RNA Automation Ltd.
- Industry: Robotics, Industrial Automation
- Founded: 1986
- Headquarters: Birmingham, United Kingdom

= RNA Automation =

RNA Automation, a member of Rhein-Nadel Automation, was established in Birmingham UK, in 1986, and has progressed into becoming the major supplier of parts handling equipment in the UK. The company operates in the area of specialized Automation Engineering, providing automatic parts handling equipment for high volume production in the cosmetics, pharmaceutical, electronics, food and metal working industries, with seven manufacturing facilities across Europe and North America and a network of sales and service outlets across the globe.

==Company History==
Founded in 1972, Rhein-Nadel Automation or RNA operates worldwide in parts handling technology. Rhein-Nadel Automation is a member of the Rheinnadel Group, which has been based since 1898 in the city of Aachen, Germany. Rhein-Nadel Automation have four manufacturing sites in Germany and individual manufacturing plants in the UK, Spain and Switzerland, together with a world-wide, decentralized distribution and service network with 28 subsidiaries.

===Time line===
1968 — The department of the needle factory, so far only responsible for the internal construction of operating materials and machines, trades under the name Rheinnadel Maschinenbau and begins working for external customers.

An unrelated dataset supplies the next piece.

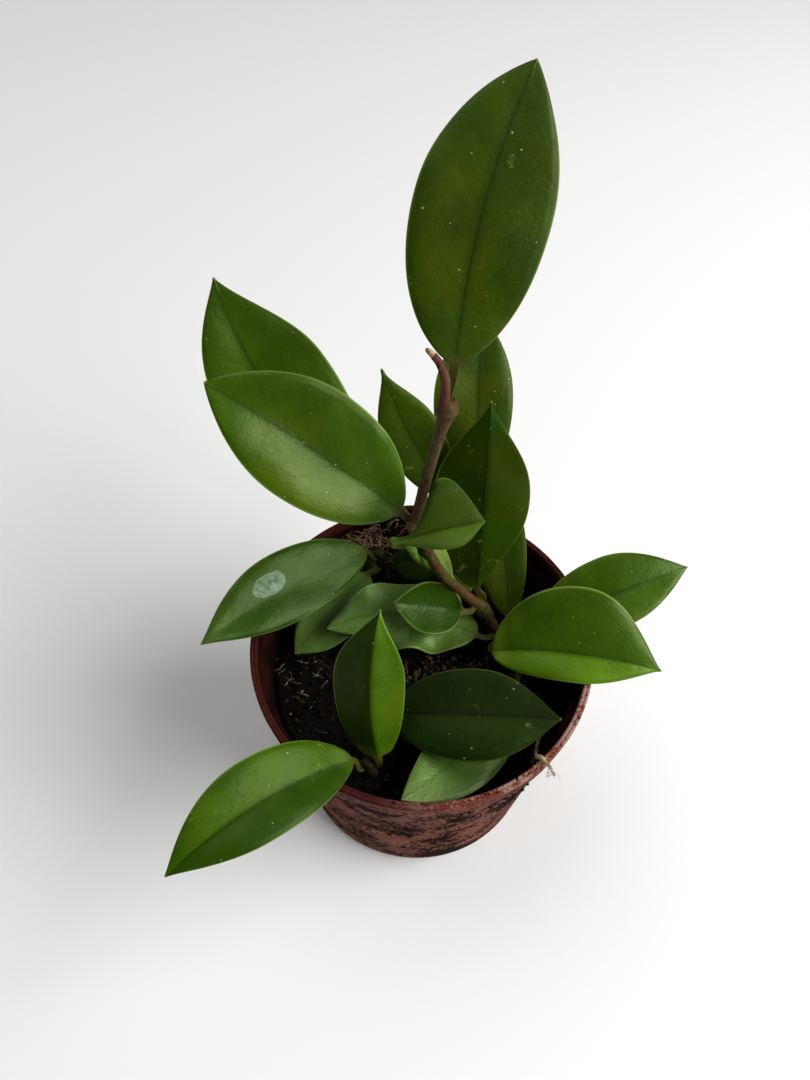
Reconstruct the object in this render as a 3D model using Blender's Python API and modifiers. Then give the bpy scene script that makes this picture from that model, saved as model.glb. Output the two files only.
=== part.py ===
# Potted hoya plant: a nursery pot of soil with rooted stems and thick waxy leaves.
# +Z up. The origin is the centre of the pot's foot, which rests on z = 0.
# The driving sizes below are in millimetres; MM turns them into metres.
import math
from collections import namedtuple

import bpy
import numpy as np
from mathutils import Vector

MM = 0.001
GAP = 0.3                # gap between touching pieces
PETIOLE_GAP = 0.6        # from a stem's side to the square end of a leaf stalk

# Pot
POT_H = 96.0
RIM_R = 60.0
LIP_H = 2.6              # thick lip at the top of the collar
COLLAR_H = 12.0
COLLAR_R = 59.0
WALL = 1.5
TOP_WALL_R = 56.4        # wall just under the collar
FOOT_R = 48.0
FOOT_PAD_R = 15.0        # flat pad in the middle of the underside
CHANNEL_R = 40.0         # raised ring that holds the drain holes
CHANNEL_H = 3.0
DRAIN_R = 4.0
DRAIN_RING_R = 28.0
DRAIN_COUNT = 6
NOTCH_SIZE = (2.6, 5.0, 3.0)
NOTCH_DEPTH = 1.1
NOTCH_ANGLE = 215.0
NOTCH_Z = 89.5
TURNS = 48               # facets around the pot and the soil

# Soil
SOIL_Z = 73.0
SOIL_BUMP = 1.0

# Leaf section
MID_T = 1.3              # thickness at the midrib
EDGE_T = 0.8
PETIOLE_T = 2.2
PETIOLE_HALF_W = 1.2
BLADE_ROWS = 10
PETIOLE_ROWS = 3
BLADE_COLUMNS = 4

# Centre points and radii of the stems, from below the soil upwards.
STEMS = {
    "main_stem": [
        (34, 10, 66, 2.2), (31, 12, 76, 2.3), (26, 15, 83, 2.3), (22, 18, 89, 3.0),
        (17, 18.5, 95, 2.0), (6, 18, 112, 1.9), (-.5, 15.2, 134, 1.9), (-4, 13, 147, 2.5),
        (-3, 12.4, 153, 1.8), (-1, 11, 172, 1.7), (2, 9, 194, 1.7), (3.3, 8, 203, 2.6),
        (3.8, 7.8, 206.5, 2.6)],
    "side_shoot": [
        (18, 24, 91, 1.2), (12, 27, 95, 1.3), (3, 24.5, 105, 1.3), (-3, 15.8, 125, 1.3),
        (-4, 8.5, 139, 1.3), (-5, 2, 150, 1.3), (-6, -1, 157, 1.2)],
    "front_stem": [
        (-15, -38, 64, 1.8), (-16, -40, 74, 1.9), (-17, -41, 82, 2.4), (-17, -41, 87, 2.2)],
    "back_left_stem": [
        (-12, 40, 64, 1.7), (-14, 40.5, 75, 1.8), (-16, 41, 86, 2.2), (-16.5, 41, 91, 2.0)],
    "back_stem": [
        (14, 35, 64, 1.8), (14, 37, 80, 1.9), (13, 41, 100, 1.8), (14, 42, 114, 2.2),
        (14, 42, 118, 2.0)],
    "right_stem": [
        (37, 6, 64, 1.7), (38, 5, 74, 1.8), (38, 3, 83, 2.2), (38, 2.4, 88, 2.0)],
    "dry_root": [
        (43, -25, 75.6, .5), (41, -30, 78, .6), (39, -36, 86, .7), (38, -40.5, 93, .8),
        (39, -43, 97.6, .7), (41, -45.4, 97.8, .6), (43.2, -47.4, 94.5, .4)],
}
ROOTED = ("main_stem", "front_stem", "back_left_stem", "back_stem", "right_stem")

# A leaf leaves its stem at height `leave`; `base` and `tip` end the blade's midrib.
# left and right are the half widths seen from the base with `face` towards the viewer;
# the folds lift each half (degrees), bow arches the midrib along the face, sweep bends
# it to the right, peak above 1 moves the widest place to the tip, taper sharpens the tip.
Leaf = namedtuple("Leaf", "stem leave base tip left right face fold_l fold_r bow sweep peak taper")
LEAVES = {
    "leaf_top": Leaf("main_stem", 203.5, (5, 14, 215), (22, 63, 266), 17.5, 17,
                     (-.1, -.8, .6), 4, 4, 2, -3, 1, 0),
    "leaf_upper_left": Leaf("main_stem", 149, (-9, 14, 153), (-64, 27, 193), 17.5, 19,
                            (.1, -.65, .76), 14, 14, 3, 1, 1, 0),
    "leaf_upper_back_left": Leaf("main_stem", 147, (-18, 30, 149), (-65, 62, 201), 16, 20,
                                 (.2, -.8, .6), 8, 8, 2, -8, 1.1, .3),
    "leaf_shoot_small": Leaf("side_shoot", 155, (-10.5, -3, 160), (16, 0, 167), 15, 6.5,
                             (0, -.5, .85), 0, -35, 2, 0, 1.6, .4),
    "leaf_centre_fold": Leaf("main_stem", 90, (20, 22, 96), (21, 58, 156), 18, 16.5,
                             (-.1, -.85, .5), -6, -14, 2, 0, 1, .6),
    "leaf_centre_right": Leaf("main_stem", 78, (33, 17, 85), (26, 52, 128), 11, 8,
                              (0, -.85, .5), 10, 10, -2, 0, 1, .3),
    "leaf_back_centre": Leaf("back_stem", 113, (9, 46, 120), (-16, 69, 159), 10, 11,
                             (0, -.8, .6), 8, 8, 2, -2, 1, .9),
    "leaf_back_right": Leaf("back_stem", 115, (18, 48, 124), (18, 92, 164), 16, 12,
                            (0, -.8, .6), 8, 8, 2, 0, 1, 0),
    "leaf_node_small": Leaf("main_stem", 92, (14, 13, 94.5), (-10, 12, 100.5), 10, 10,
                            (0, -.5, .85), 22, 22, -1, 0, 1, 0),
    "leaf_new_pale": Leaf("main_stem", 95, (10.5, 22, 102), (0, 26, 128), 2.5, 2.5,
                          (.5, -.75, .4), 8, 8, 1, 0, 1.3, 0),
    "leaf_right_fold": Leaf("main_stem", 79, (26, 0, 90), (81.8, -10.8, 98), 24, 10.5,
                            (-.1, -.5, .85), 12, 26, 5, -2, 1, .4),
    "leaf_right_back": Leaf("right_stem", 85, (42, 9, 93), (92, 22, 113), 14, 12,
                            (-.1, -.4, .9), 10, 10, 5, 0, 1, .2),
    "leaf_mid_wavy": Leaf("main_stem", 80, (20, 9, 84), (-34, 7, 90), 14, 13,
                          (0, -.15, 1), 0, 0, 1, 7, .9, 0),
    "leaf_front_upright": Leaf("front_stem", 85, (-14, -41, 91), (-14, -8, 130), 15, 12.5,
                               (0, -.8, .6), -32, -26, 3, -3, 1, .5),
    "leaf_soil_left": Leaf("back_left_stem", 82, (-21, 35, 83), (-46, 2, 80), 12, 10,
                           (0, -.1, 1), 6, 6, 1, 0, 1, 0),
    "leaf_soil_back": Leaf("back_left_stem", 78, (-20, 43, 77.5), (-37, 33, 78.5), 4, 5,
                           (0, -.1, 1), 4, 4, 0, 0, 1, 0),
    "leaf_left": Leaf("back_left_stem", 88, (-22, 38, 94), (-75, -8, 104), 12, 14,
                      (.1, -.5, .85), 12, 12, 3, 2, 1, .3),
    "leaf_front_right": Leaf("front_stem", 80, (-10, -24, 88), (46, -30, 99), 15.5, 15.5,
                             (0, -.3, .95), 5, 5, 3, 0, 1, .2),
    "leaf_front_rim": Leaf("right_stem", 79, (33, -10, 78), (-6, -54, 87), 13, 11,
                           (0, -.3, .95), 3, 3, 0, -3, 1, 0),
    "leaf_front_left": Leaf("front_stem", 83, (-23, -44, 94), (-74, -84, 104), 12.3, 14,
                            (.1, -.4, .9), 26, 8, 8, 4, 1, .2),
    "leaf_back_dark": Leaf("back_left_stem", 85, (-11, 39, 88), (10, 31, 98), 7, 7,
                           (0, -.5, .85), 4, 4, 1, 0, 1, 0),
}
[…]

1972 — Rheinnadel Maschinenbau now also uses the firm name Rhein-Nadel Automation GmbH and concentrates exclusively on the area of Feeding Technology.

1980–1989 — Rhein-Nadel Automation expands. The permanent establishment in Ergolding and the subsidiaries in Switzerland and Great Britain are found.

1990–1999 — Rhein-Nadel Automation continues to grow. The Spanish company Vibrant S.A. is purchased.

2000 — With RNA Automated Systems Inc., the first subsidiary outside of Europe to take up its commercial activities in Canada.

2004 — The Rheinnadel Group concentrates its activities on the area of Automation. RNA broadens its range with the components and continues to extend its development capacities.

RNA Automation specializes in automated feeder and specialist handling systems, offering vibratory bowl feeders, Linear Feeders, Centrifugal Feeders and Step Feeder systems. RNA also supplies a range of specialist handling equipment, including Vision Guided Robots, Tablet Inspection, Vision Inspection, Tray Loading, and Bottle Handling.

=== Technology ===
RNA supplies a range of vibratory, centrifugal feeders, linear and conveyor feed systems, and hopper elevator systems in different formats.

In association with Hoppmann Corporation, RNA offers a full range of tooled centrifugal feeders. The centrifugal feeder systems can be interfaced and supplied as a complete packaging line with further production transportation via downstream conveyor systems to subsequent packaging operations such as capping, labelling, flow wrapping, and cartoning machines.

===Specialist handling===
RNA are the sole agents in the UK and Ireland for the SVIA range of Vision Guided Robotic Systems. All systems have a Robotic arm for handling and manipulating the product, a camera system, and share the same PC-based control system and are, in most cases, integrated with a standard ABB robot controller.

RNA, alongside camera specialists Machine Vision Technology, has developed a tablet inspection system to inspect and sort tablets up to and over 1000 parts per minute. The specification of a tablet inspection system is as follows:

A 600mm diameter vibratory bowl feeder in stainless steel and a variable speed controller. A speed of 800–1000 tablets per minute Outputs onto a conveyor with a reject sort facility. With up to four double-speed progressive scan cameras and lighting mounted along the conveyor, A high-speed PC with a 17-inch LCD mounted in a SS enclosure. The system is designed to meet pharmaceutical standards The software complies with FDA requirements. All documentation is to CFR 21 pt. 11, with the fully validated version option.